January 15, 2016
K-State faculty receive prestigious national arts award
Kansas State University faculty members April Bojorquez and Matt Garcia have received the prestigious Creative Capital Award to expand their work examining relationships between art, ecology and society specifically dealing with growing dryland zones.
The Creative Capital Award is one of the top honors in contemporary art. The award includes up to $95,000 in funding and resources, $50,000 in direct funding and additional resources, and advisory services valued at $45,000. Drawing on venture-capital principles, Creative Capital seeks out artists that are bold, innovative and genre-stretching, then surrounds those artists with the tools they need to realize their visions. In 2016, Creative Capital funded 46 projects awarding nearly $4.4 million dollars of grants to artists. Since 1999, Creative Capital's awards program has committed nearly $40 million in financial and advisory support to 511 projects representing 642 artists.
Garcia is an assistant professor of digital/experimental media in the K-State art department. His artistic practice investigates ecology, its relationship to knowledge systems and how media can connect communities to a reclaiming or reimagining of lost epistemology. Garcia's work has been presented nationally and internationally at venues such as Ecole Nationale Supérieure des Beaux-Arts, Paris France; International Symposium on Electronic Art, Vancouver, Canada; European Research Network Sociology of the Arts, Vienna, Austria; Balance-Unbalance Festival, Noose, Australia; and Humanities, Arts, Science, and Technology Alliance and Collaboratory, or HASTAC, Lima, Peru.

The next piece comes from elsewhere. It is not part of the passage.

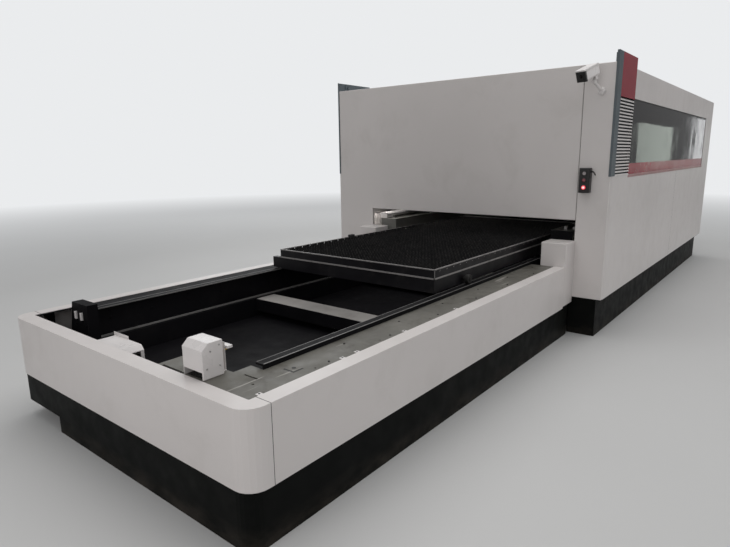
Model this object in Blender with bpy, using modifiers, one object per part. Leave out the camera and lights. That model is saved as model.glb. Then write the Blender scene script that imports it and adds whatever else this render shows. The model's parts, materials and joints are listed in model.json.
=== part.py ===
"""Fibre laser cutting machine with an enclosed bed and an exchange table.

Metres, +Z up. The origin is on the floor under the middle of the whole machine.
+Y runs from the exchange table to the enclosure, +X is the operator's side.
"""

import math

import bmesh
import bpy
from mathutils import Matrix, Vector

# Clearances
FIT = 0.0003
RUN = 0.0006

# Overall layout
TABLE_LENGTH = 3.715
ENCLOSURE_LENGTH = 5.205
ENCLOSURE_TOP = 2.340
ENCLOSURE_BOTTOM = 0.355
TABLE_TOP = 0.658
TABLE_BOTTOM = 0.291
LANE_X = 0.106
SIDE_DECK = 0.301
ENCLOSURE_MARGIN = 0.718

Y_NEAR = -(TABLE_LENGTH + ENCLOSURE_LENGTH) / 2
Y_JOIN = Y_NEAR + TABLE_LENGTH
Y_FAR = Y_JOIN + ENCLOSURE_LENGTH

# Pallets and the channels that carry them
PALLET_LENGTH = 3.2
PALLET_WIDTH = 1.54
PALLET_TOP = 0.851
PALLET_END_AT_REST = -2.497
PALLET_PARKED = 0.80
GRATE_HEIGHT = 0.064
GRATE_BAR = 0.006
FRAME_HEIGHT = 0.1057
FRAME_DEPTH = 0.06
FRAME_SHEET = 0.006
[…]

Bojorquez is a faculty member in the American ethnic studies department and an assistant curator at the Marianna Kistler Beach Museum. Formerly, she was the curator of art at the National Hispanic Cultural Center and a fellow of the Smithsonian Institution's Latino Museum Studies Program. Bojorquez works within the intersection of art and anthropology. She has worked in the museum field nationally and internationally, exploring new approaches to museum practices in an increasingly multicultural society. Influenced by participatory practices and social sculpture, Bojorquez employs diverse strategies to produce immersive and interactive environments exploring place, identity and museum practices.
A reception will recognize the award winners from 5-6 p.m. Wednesday, Jan. 20, in 117 Willard Hall.